以後AI的創業公司會發生什麼?以後這些AI初創公司有可能會被大公司收購一批,還有一批可能就死掉了,或者改變方向,還有的可能把投資人都試過一遍後,再去試老百姓——也就是上市。以上這些,都不是我們做AI的最初的理想,我們的理想是用AI的技術真正地改變社會,能夠讓生活更便利,讓社會更均衡,讓工作更有效率。AI的初創公司應該保持初心,不要忘掉這些終極目標。這就需要他們具有好的市場判別能力,要明確目標,也要了解路徑。

何為人工智能人才?

《知識分子》:人工智能人才培養方面,國內的高校設有這個研究方向的其實很少?您怎麼看目前國內人工智能相關人才的現狀?

楊強:人工智能人才分幾個方面,一個所謂“好”的AI人才,第一要有動手的能力,能編程、能夠做技術上的取捨、判斷技術的好壞、能處理大批的數據。第二個方面可能就更難得了,這個人要有“跨界”的思維,要有想象力。就像一個人看到一片好的風景,會聯想到詩歌一樣的。這樣的人才,看到一個問題會聯想到一個算法。這種能力沒法在學校裡培養,一定是在一個環境裡通過行動來獲得,這種能力在有些人身上可能會多一些,有些人身上少一些。所以人工智能的人才少,是說這種跨界的人才少。一定是和實際結合,有編程能力,另外又跨過界還活下來的人,才適合做人工智能。第三方面,是人工智能的人才需要具備市場思維,有一點商學思維,懂得建立生態的重要性,會發現各方的互補性,能把大家的需求挖掘出來。

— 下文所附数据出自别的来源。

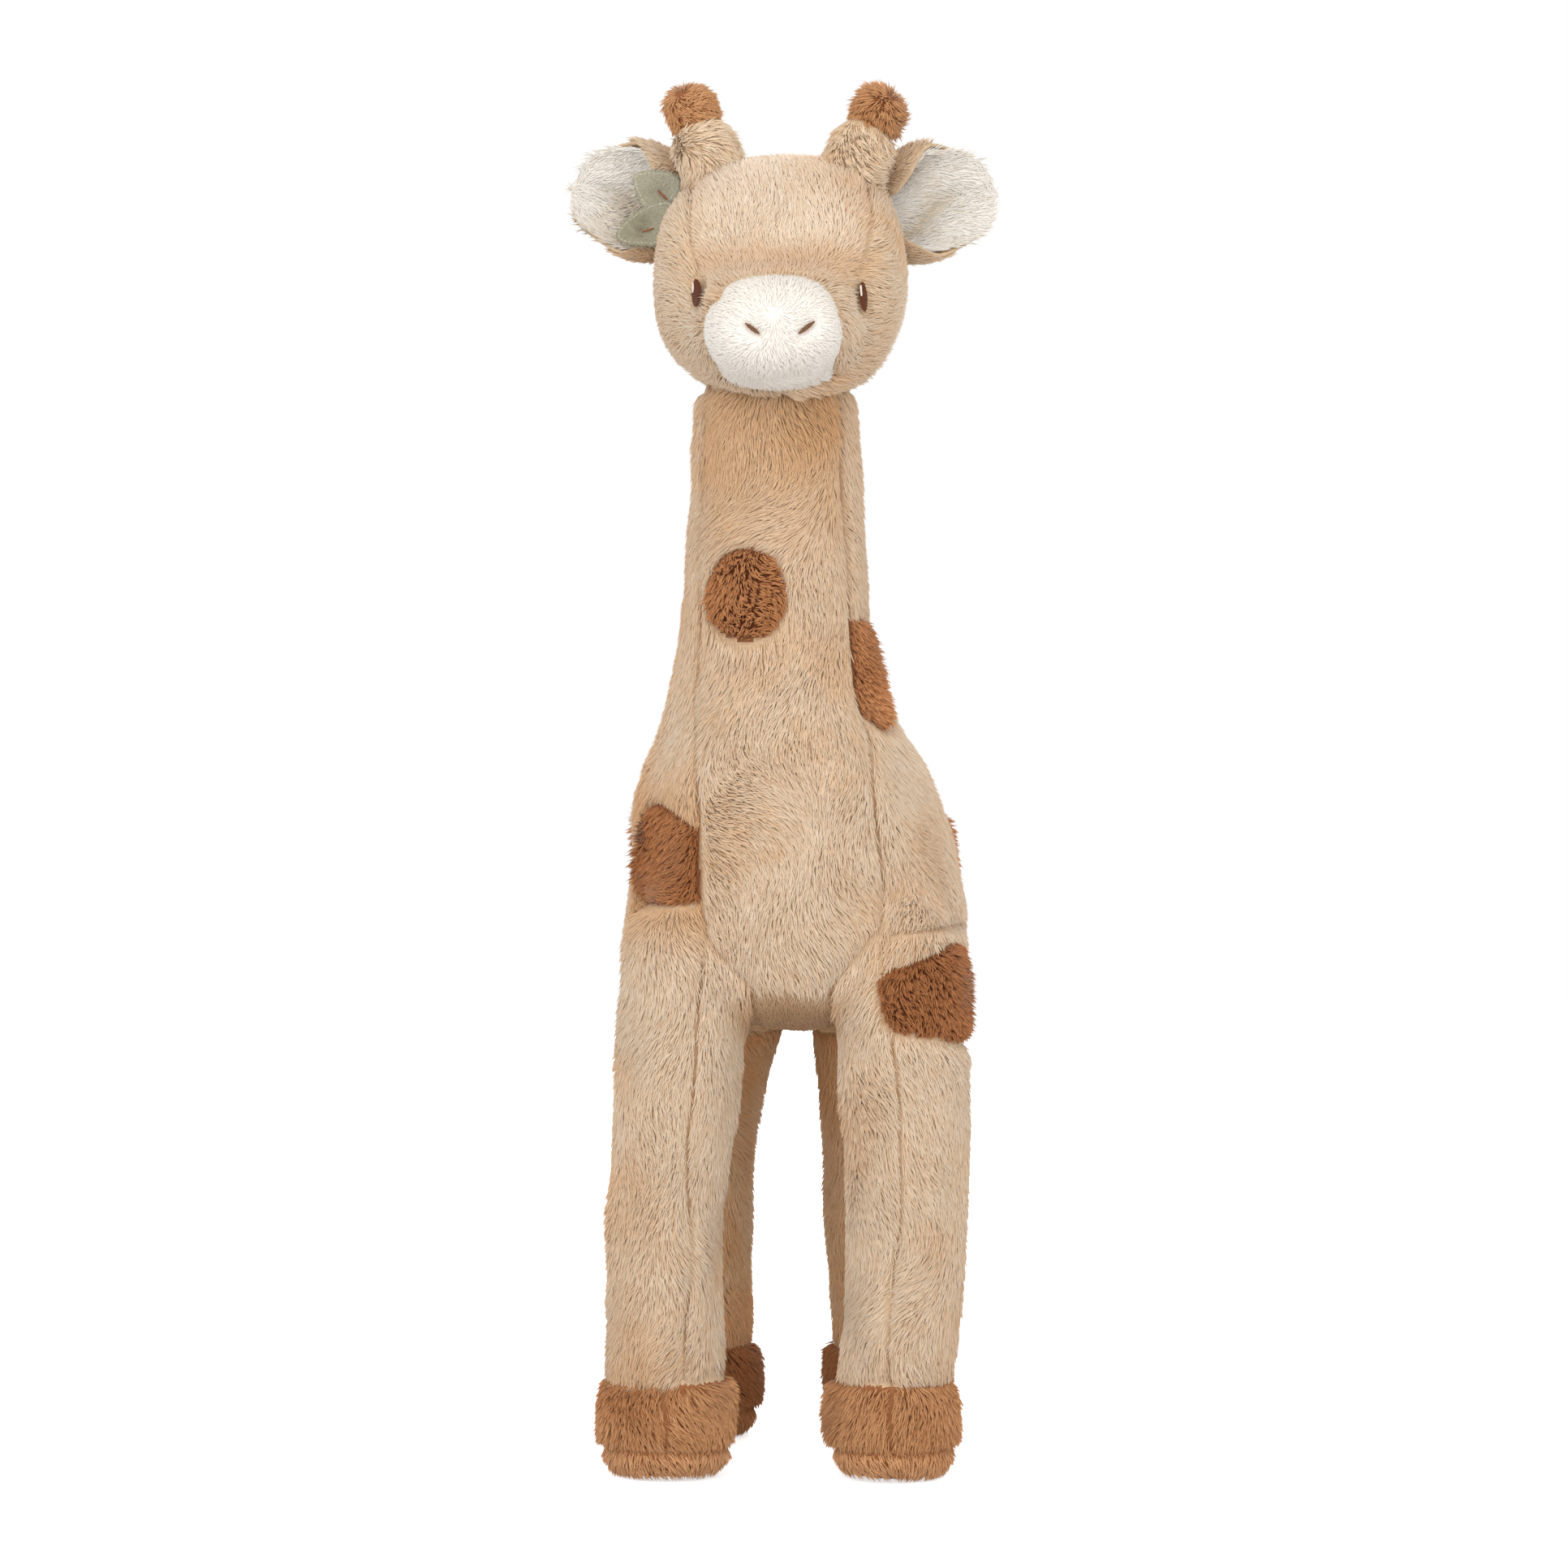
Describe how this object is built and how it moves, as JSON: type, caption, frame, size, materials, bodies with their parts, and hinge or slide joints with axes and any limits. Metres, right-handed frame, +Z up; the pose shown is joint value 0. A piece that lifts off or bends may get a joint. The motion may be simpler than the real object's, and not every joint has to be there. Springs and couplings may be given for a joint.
{
  "type": "plush giraffe",
  "caption": "Standing plush giraffe with sewn panels, inset spots, stuffed neck, head and legs, folding ears, soft ossicones, felt leaves and a swinging tail.",
  "frame": {"origin": "on the floor under the middle of the toy's bounding box", "axes": "+Z up, the toy faces -Y, and its own left side is +X"},
  "size_m": [0.1474, 0.2224, 0.5057],
  "materials": {
    "tan_plush": "brushed tan plush with 4 to 6 mm pile, nap running downwards",
    "pale_plush": "paler tan plush of the forehead gusset",
    "brown_plush": "brown plush of the inset spots, the ossicones' tips and the tail's tuft",
    "hoof_plush": "light brown plush of the hooves and soles",
    "white_plush": "short off-white plush of the muzzle and the ears' linings",
    "green_felt": "grey-green pressed wool felt, 1.2 mm, stitched round its edge",
    "brown_thread": "dark brown rayon satin stitch",
    "white_thread": "white rayon satin stitch",
    "fibre_filling": "loose white polyester fibre"
  },
  "bodies": {
    "torso": {"chest_panel": "tan_plush", "belly_panel": "tan_plush", "body_left_panel": "tan_plush", "body_right_panel": "tan_plush", "body_left_flank_spot": "brown_plush", "body_left_rump_spot": "brown_plush", "body_right_shoulder_spot": "brown_plush", "body_right_flank_spot": "brown_plush", "body_filling": "fibre_filling"},
    "neck": {"neck_throat_panel": "tan_plush", "neck_left_panel": "tan_plush", "neck_right_panel": "tan_plush", "neck_throat_spot": "brown_plush", "neck_left_spot": "brown_plush", "neck_right_spot": "brown_plush", "neck_filling": "fibre_filling"},
    "head": {"muzzle": "white_plush", "forehead_gusset": "pale_plush", "head_left_panel": "tan_plush", "head_right_panel": "tan_plush", "head_filling": "fibre_filling", "eye_left": "brown_thread", "eye_right": "brown_thread", "eye_left_highlight": "white_thread", "eye_right_highlight": "white_thread", "nostril_left": "brown_thread", "nostril_right": "brown_thread"},
    "front_left_leg": {"front_left_leg_cover": "tan_plush", "front_left_hoof": "hoof_plush", "front_left_sole": "hoof_plush", "front_left_leg_filling": "fibre_filling", "front_left_leg_spot": "brown_plush"},
    "front_right_leg": {"front_right_leg_cover": "tan_plush", "front_right_hoof": "hoof_plush", "front_right_sole": "hoof_plush", "front_right_leg_filling": "fibre_filling"},
    "rear_left_leg": {"rear_left_leg_cover": "tan_plush", "rear_left_hoof": "hoof_plush", "rear_left_sole": "hoof_plush", "rear_left_leg_filling": "fibre_filling"},
    "rear_right_leg": {"rear_right_leg_cover": "tan_plush", "rear_right_hoof": "hoof_plush", "rear_right_sole": "hoof_plush", "rear_right_leg_filling": "fibre_filling", "rear_right_leg_spot": "brown_plush"},
    "tail": {"tail": "tan_plush", "tail_tuft": "brown_plush"},
    "ossicone_left": {"ossicone_left_sleeve": "tan_plush", "ossicone_left_tip": "brown_plush", "ossicone_left_filling": "fibre_filling"},
    "ear_left": {"ear_left_back": "tan_plush", "ear_left_lining": "white_plush"},
    "ossicone_right": {"ossicone_right_sleeve": "tan_plush", "ossicone_right_tip": "brown_plush", "ossicone_right_filling": "fibre_filling"},
    "ear_right": {"ear_right_back": "tan_plush", "ear_right_lining": "white_plush"},
    "leaf_upper": {"leaf_upper": "green_felt"},
    "leaf_lower": {"leaf_lower": "green_felt"}
  },
  "joints": [
    {"name": "neck_bend", "type": "hinge", "parent": "torso", "child": "neck", "pos_m": [0, -0.01525, 0.256], "axis": [1, 0, 0], "range_deg": [-12, 15], "stiffness_Nm_per_rad": 3},
    {"name": "head_turn", "type": "hinge", "parent": "neck", "child": "head", "pos_m": [0, -0.02925, 0.38], "axis": [0, 0, 1], "range_deg": [-25, 25], "stiffness_Nm_per_rad": 0.6},
    {"name": "front_left_leg_swing", "type": "hinge", "parent": "torso", "child": "front_left_leg", "pos_m": [0.041, -0.04125, 0.188], "axis": [1, 0, 0], "range_deg": [-22, 8], "stiffness_Nm_per_rad": 3},
    {"name": "front_right_leg_swing", "type": "hinge", "parent": "torso", "child": "front_right_leg", "pos_m": [-0.041, -0.04125, 0.188], "axis": [1, 0, 0], "range_deg": [-22, 8], "stiffness_Nm_per_rad": 3},
    {"name": "rear_left_leg_swing", "type": "hinge", "parent": "torso", "child": "rear_left_leg", "pos_m": [0.041, 0.06675, 0.188], "axis": [1, 0, 0], "range_deg": [-8, 22], "stiffness_Nm_per_rad": 3},
    {"name": "rear_right_leg_swing", "type": "hinge", "parent": "torso", "child": "rear_right_leg", "pos_m": [-0.041, 0.06675, 0.188], "axis": [1, 0, 0], "range_deg": [-8, 22], "stiffness_Nm_per_rad": 3},
    {"name": "tail_swing", "type": "hinge", "parent": "torso", "child": "tail", "pos_m": [0, 0.09875, 0.234], "axis": [0, 1, 0], "range_deg": [-30, 30]},
    {"name": "ossicone_left_flex", "type": "hinge", "parent": "head", "child": "ossicone_left", "pos_m": [0.0225, -0.03725, 0.466], "axis": [0.9205, 0, -0.3907], "range_deg": [-15, 15], "stiffness_Nm_per_rad": 0.1},
    {"name": "ossicone_right_flex", "type": "hinge", "parent": "head", "child": "ossicone_right", "pos_m": [-0.0225, -0.03725, 0.466], "axis": [0.9205, 0, 0.3907], "range_deg": [-15, 15], "stiffness_Nm_per_rad": 0.1},
    {"name": "ear_left_fold", "type": "hinge", "parent": "head", "child": "ear_left", "pos_m": [0.03718, -0.02325, 0.462], "axis": [-0.153, -0.0325, 0.9877], "range_deg": [-15, 25], "stiffness_Nm_per_rad": 0.05},
    {"name": "ear_right_fold", "type": "hinge", "parent": "head", "child": "ear_right", "pos_m": [-0.03718, -0.02325, 0.462], "axis": [-0.153, 0.0325, -0.9877], "range_deg": [-15, 25], "stiffness_Nm_per_rad": 0.05},
    {"name": "leaf_upper_lift", "type": "hinge", "parent": "ear_right", "child": "leaf_upper", "pos_m": [-0.03867, -0.02263, 0.46731], "axis": [0.7154, -0.1521, 0.682], "range_deg": [0, 35], "stiffness_Nm_per_rad": 0.005},
    {"name": "leaf_lower_lift", "type": "hinge", "parent": "ear_right", "child": "leaf_lower", "pos_m": [-0.0402, -0.02231, 0.45744], "axis": [-0.4134, 0.0879, 0.9063], "range_deg": [0, 35], "stiffness_Nm_per_rad": 0.005}
  ]
}
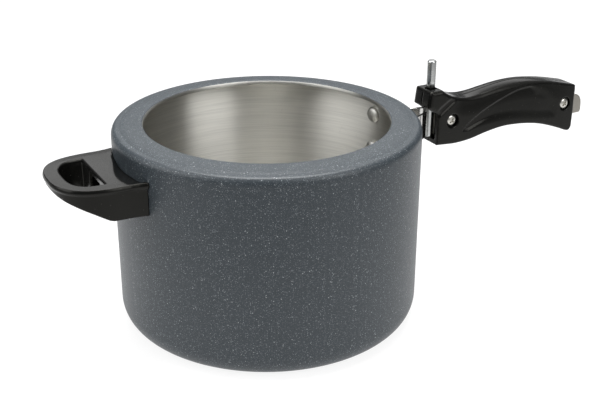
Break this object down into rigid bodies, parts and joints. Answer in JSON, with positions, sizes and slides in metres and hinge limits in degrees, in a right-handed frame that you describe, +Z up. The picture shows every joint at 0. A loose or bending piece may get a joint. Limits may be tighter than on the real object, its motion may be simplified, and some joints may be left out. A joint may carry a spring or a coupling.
{
  "type": "stovetop pressure cooker base",
  "caption": "Open inner-lid pressure cooker vessel with inturned rim, long handle with guide pin and catch strip, and a helper handle; all handles on riveted brackets.",
  "frame": {"origin": "centre of the base's underside, on the vessel's axis", "axes": "+Z up along the vessel's axis and the guide pin, +X along the long handle, away from the vessel; the helper handle is on -X"},
  "size_m": [0.4585, 0.221, 0.172],
  "materials": {
    "coated_aluminium": "blue-grey speckled stone-look coating outside and over the rim; bare machined aluminium inside",
    "bracket_steel": "polished stainless sheet",
    "rivet_aluminium": "satin, domed heads",
    "pin_steel": "ground and polished",
    "strip_steel": "satin, blanked edges",
    "phenolic": "semi-gloss black moulded phenolic",
    "fastener_steel": "nickel plated"
  },
  "bodies": {
    "root": {"pot_body": "coated_aluminium", "handle_bracket": "bracket_steel", "bracket_rivet_upper_near": "rivet_aluminium", "bracket_rivet_upper_far": "rivet_aluminium", "bracket_rivet_lower_near": "rivet_aluminium", "bracket_rivet_lower_far": "rivet_aluminium", "guide_pin": "pin_steel", "catch_strip": "strip_steel", "handle_half_near": "phenolic", "handle_half_far": "phenolic", "handle_screw_front": "fastener_steel", "handle_screw_rear": "fastener_steel", "handle_nut_front": "fastener_steel", "handle_nut_rear": "fastener_steel", "helper_handle": "phenolic", "helper_bracket": "bracket_steel", "helper_rivet_near": "rivet_aluminium", "helper_rivet_far": "rivet_aluminium", "helper_screw": "fastener_steel", "helper_nut": "fastener_steel"}
  },
  "joints": []
}
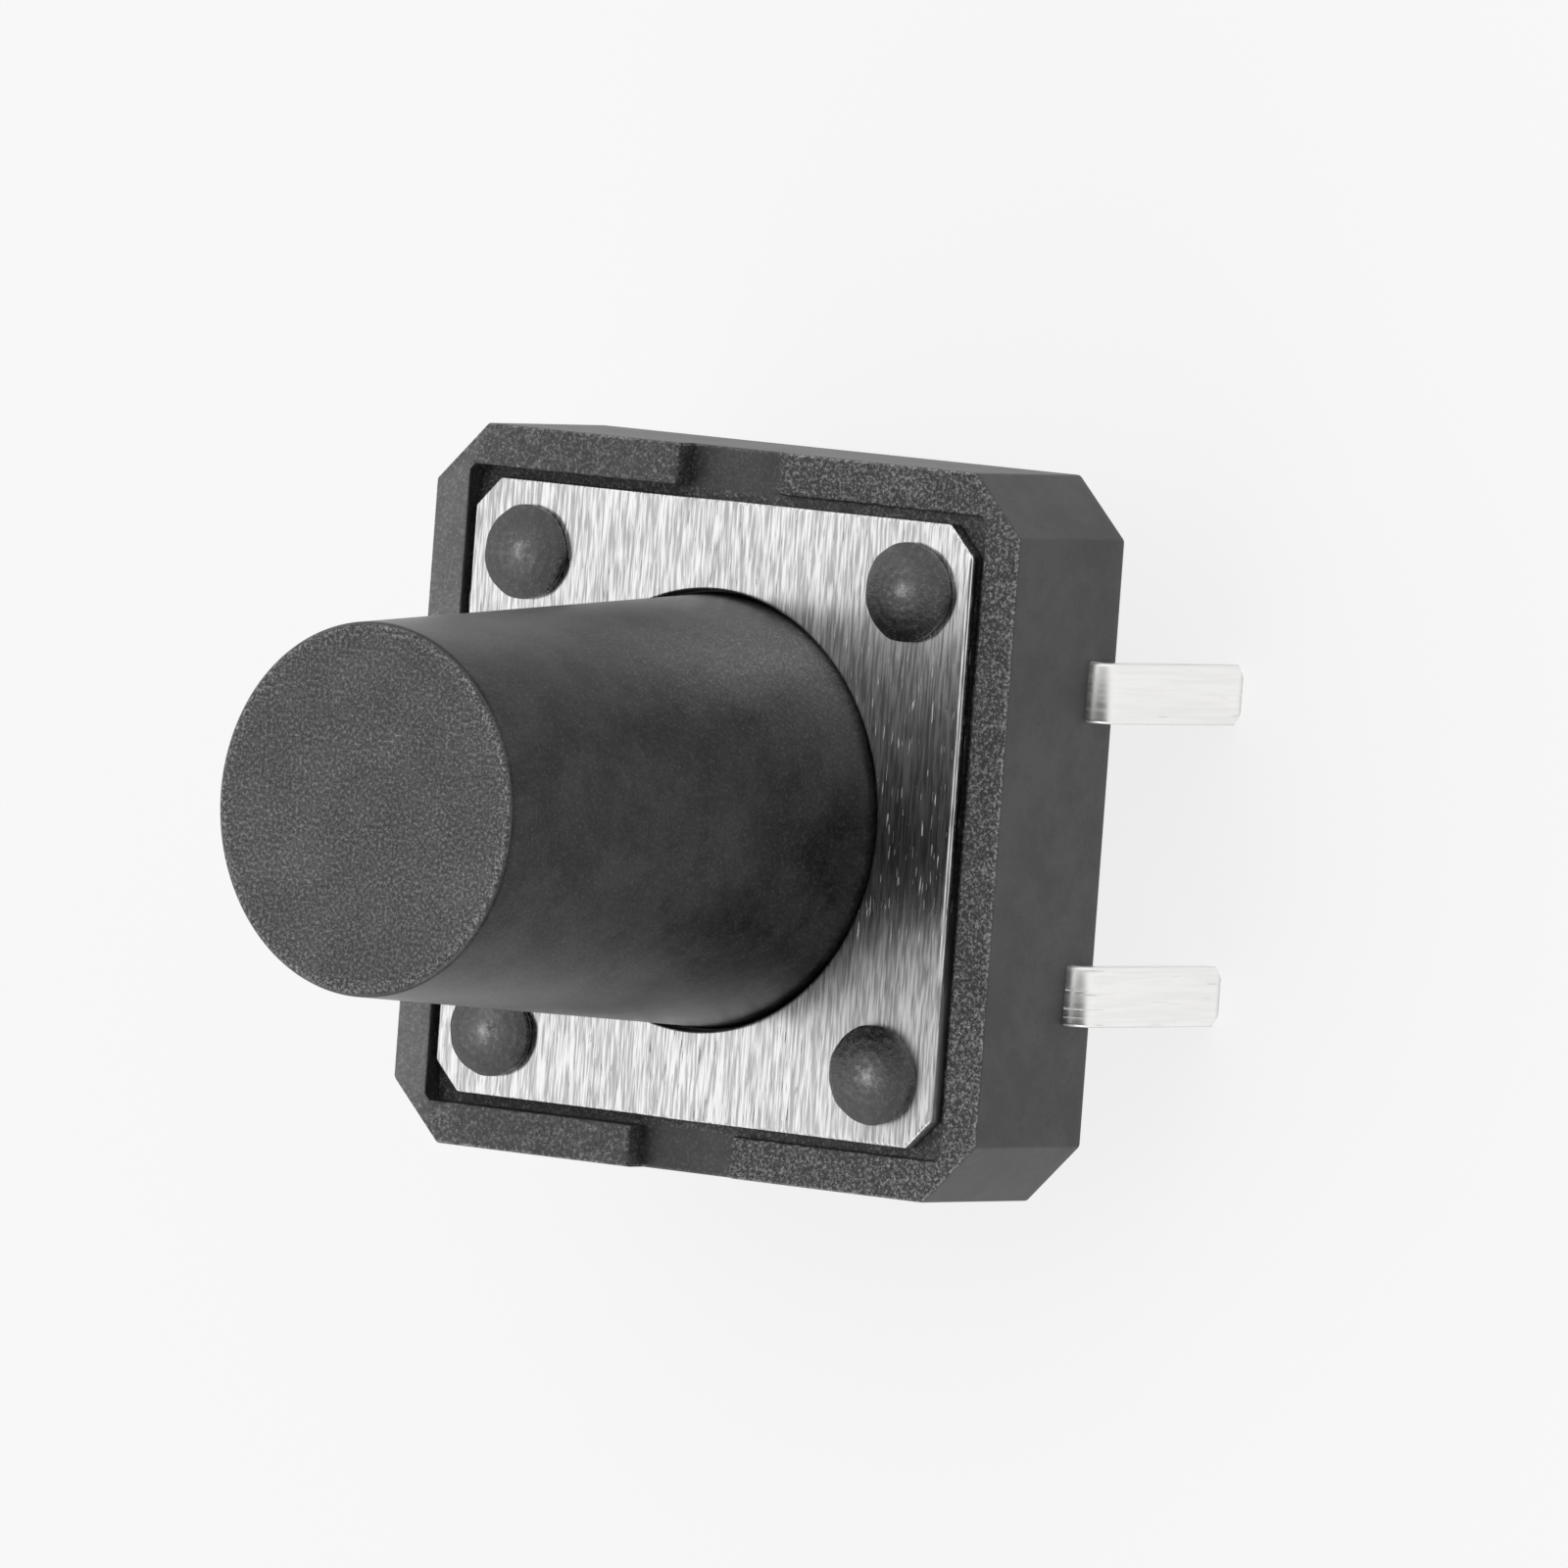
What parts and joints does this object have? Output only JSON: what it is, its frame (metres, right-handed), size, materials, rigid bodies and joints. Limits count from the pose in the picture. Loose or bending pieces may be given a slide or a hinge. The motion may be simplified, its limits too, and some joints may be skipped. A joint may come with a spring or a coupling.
{
  "type": "tactile push button switch",
  "caption": "Square through-hole tactile push button switch with a tall tapered round plunger, a brushed cover plate held by melted posts, and flat legs on two sides.",
  "frame": {"origin": "centre of the housing's flat underside, the face that sits on the circuit board", "axes": "+Z along the plunger, away from the board; +X and -X face the walls that the legs leave; the raised half of the rim is at -X"},
  "size_m": [0.0128, 0.012, 0.015],
  "materials": {
    "housing_plastic": "black glass-filled moulding, grained on top and smoother on the walls",
    "plunger_plastic": "black moulding, satin on the stem and grained on the tip",
    "brushed_plate": "stainless sheet brushed in one direction",
    "dome_steel": "bright spring sheet",
    "plated_terminal": "silver plated"
  },
  "bodies": {
    "base": {"housing": "housing_plastic", "cover_plate": "brushed_plate", "outer_terminal": "plated_terminal", "centre_terminal": "plated_terminal", "contact_dome": "dome_steel"},
    "button": {"plunger": "plunger_plastic"}
  },
  "joints": [
    {"name": "press", "type": "slide", "parent": "base", "child": "button", "axis": [0, 0, -1], "range_m": [0, 0.0003], "stiffness_N_per_m": 6000, "springref_m": -0.00005, "deforming": ["contact_dome"]}
  ]
}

《知識分子》:是否可以認為,未來人工智能的競爭的核心是人才?

楊強: 一開始是人才,然後就是“機器才”。 說不定以後機器人也會做人工智能,我們剛才說的AutoML就在往這方向發展。“阿爾法零”都不靠人了,人是不靠譜的,會拖累AI系統的迭代。不過言歸正傳,確實是這樣,人才決定AI的競爭勝負,而AI人才的培養是從實戰中來的,不是空降得來的,也不是高校可以成批培養的。

楊強:

香港科技大學講席教授,第四範式公司聯合創始人。楊強於1982年本科畢業於北京大學天體物理專業,分別於1985年和1987年畢業於美國馬里蘭大學的計算機系和天文學系,獲雙碩士學位,1989年獲馬里蘭大學計算機博士學位。

楊強曾任香港科技大學計算機科學及工程學系主任與大數據研究所創始主任。他曾經擔任華為諾亞方舟實驗室主任(2012-2014)。AAAI Fellow,IEEE Fellow,AAAS Fellow,IAPR Fellow和ACM傑出科學家。他的主要研究興趣是人工智能和數據挖掘,特別是遷移學習。他同時是ACM TIST期刊和IEEE大數據期刊創始主編。